From City Journal:
The Lost Art of War
Hollywood’s anti-American war films don’t measure up to the glories of its patriotic era.
Here the typical neo-con line: America is a proposition nation, and Americans are willing to die for such an abstraction. No longer do they need to die for something concrete--sustaining the American proposition is sufficient in itself.Antinationalism has a long pedigree in Western art and thought, so to track its development in Hollywood war movies, we now have to double back, before Vietnam and World II, to even earlier films.
Through much of the nineteenth and early twentieth centuries, with nationalism at its height in Europe, Western artists routinely depicted war as purifying and ennobling. With World War I, that idea became increasingly insupportable. A generation of young men had been wiped out for reasons that remain murky even today, slaughtered in their millions by a technology that seemed to eliminate any trace of martial sublimity.

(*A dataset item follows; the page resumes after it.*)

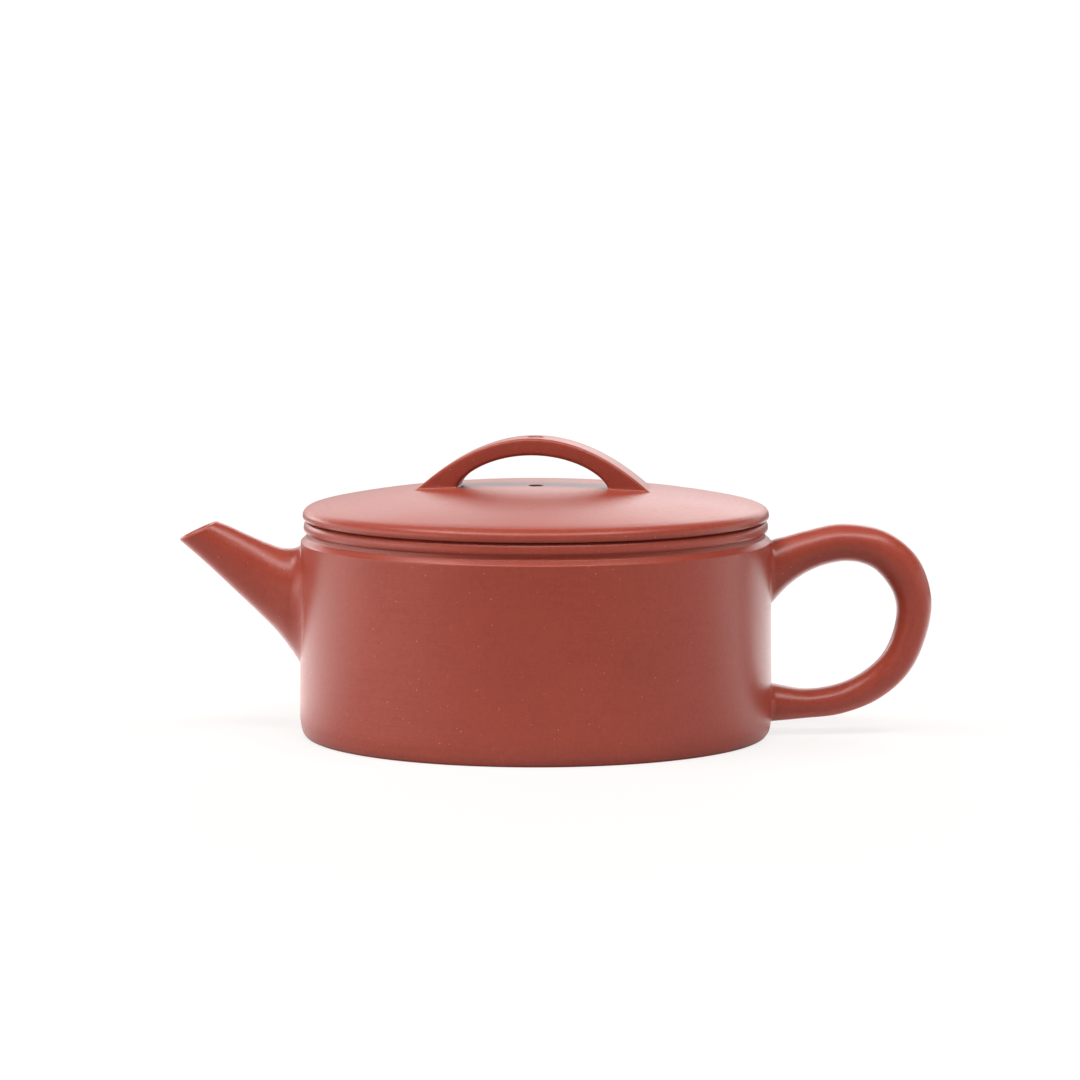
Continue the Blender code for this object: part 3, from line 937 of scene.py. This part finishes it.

The dominant artistic reaction was a rejection of nationalist sacrifice. It was best summed up by Wilfred Owen’s famous poem “Dulce et Decorum Est,” which sneers at “the old lie” that it is sweet and fitting to die for one’s country. Between the world wars, Hollywood took up that antinationalist theme in one of its earliest talkies, 1930’s All Quiet on the Western Front. The film won an Oscar for best picture and remains an extraordinary movie to this day. In this story of German soldiers in the trenches, based on Erich Maria Remarque’s fine novel, every father figure who fills young men with dreams of “some desperate glory,” to use Owen’s phrase, is a blustering fool, a militaristic buffoon, or a secret coward. The war is nothing but senseless death.
Key to this depiction is one scene that remains a staple of the war-movie genre: battle-weary soldiers sitting together and discussing the greater mission. These scenes almost invariably ring false—statements by the artists intruding on the art—but they’re telling nonetheless.
“How do they start a war?” one soldier asks in All Quiet.
“One country offends another,” a second says.
“Oh, well, if that’s it, I shouldn’t be here at all. I don’t feel offended.”
Here, the concerns of the individual—and, by extension, the concerns of the People—are different from, and even antithetical to, the concerns of the nation. In the wake of this devastating conflict, that pretty much became the left-wing line. Nationalism had caused the war; therefore cosmopolitanism, and a stateless commitment to the People, would end war altogether.
The trouble with cosmopolitanism, as George Orwell pointed out, is that no one is willing to fight and die for it. When warlike racial nationalism resurged in the thirties, only an answering “atavistic emotion of patriotism,” as Orwell wrote, could embolden people to stand against it.
Though European intellectuals and their left-wing American acolytes are loath to admit it, the U.S. had already provided an excellent new rationale for that emotion. Our Founding redefined nationhood along social-contract lines that Europeans can still only theorize about. Our love of nation at its best was ethical, not ethnic. Our patriotism was loyalty not to race, or even to tradition, but to ideals of individual liberty and republican self-governance.
But many World War II films emphasize what America stands for. The ceaseless Hollywood roll calls of Spinellis, O’Haras, Dombrowskis, and Steins highlight the e pluribus unum of it all: an ethnically diverse nation unified by democratic ideals....Is this generalization about World War II movies accurate? If it is, do those movies realistically portray the motivations of the American men who fought in that war? Was it really about protecting American democracy? We would undoubtedly see it in the propaganda of that time. But with the wars after World War II the cry to protect freedom and democracy became more universalized, as it was tied to the Cold War and the threat of the Soviet juggernaut. Looking back on it now, it seems difficult to believe that the actual enemies in the proxy wars that the U.S. fought represented any genuine danger to the "American way of life."
Most people love their homeland, but these movies understood that, for Americans, the democratic ethos constituted the substance of that land.
Should we praise those who show true courage in the face of death? It seems that our response would be an unquestionable yes. But shouldn't the cause for which men sacrifice themselves also be factored into our evaluation of their bravery, or of such films at least?
So what then of depictions of courage in wars that we would not agree with? Can we admire the bravery and obedience of the men who fought in those wars, while being critical of the war and of the leaders who are responsible for them? Or should we expect something more from the citizenry of a "republic"? How much discernment can we expect from the citizens of a large nation-state, where access to information is restricted (even if it claims to be a "free society")?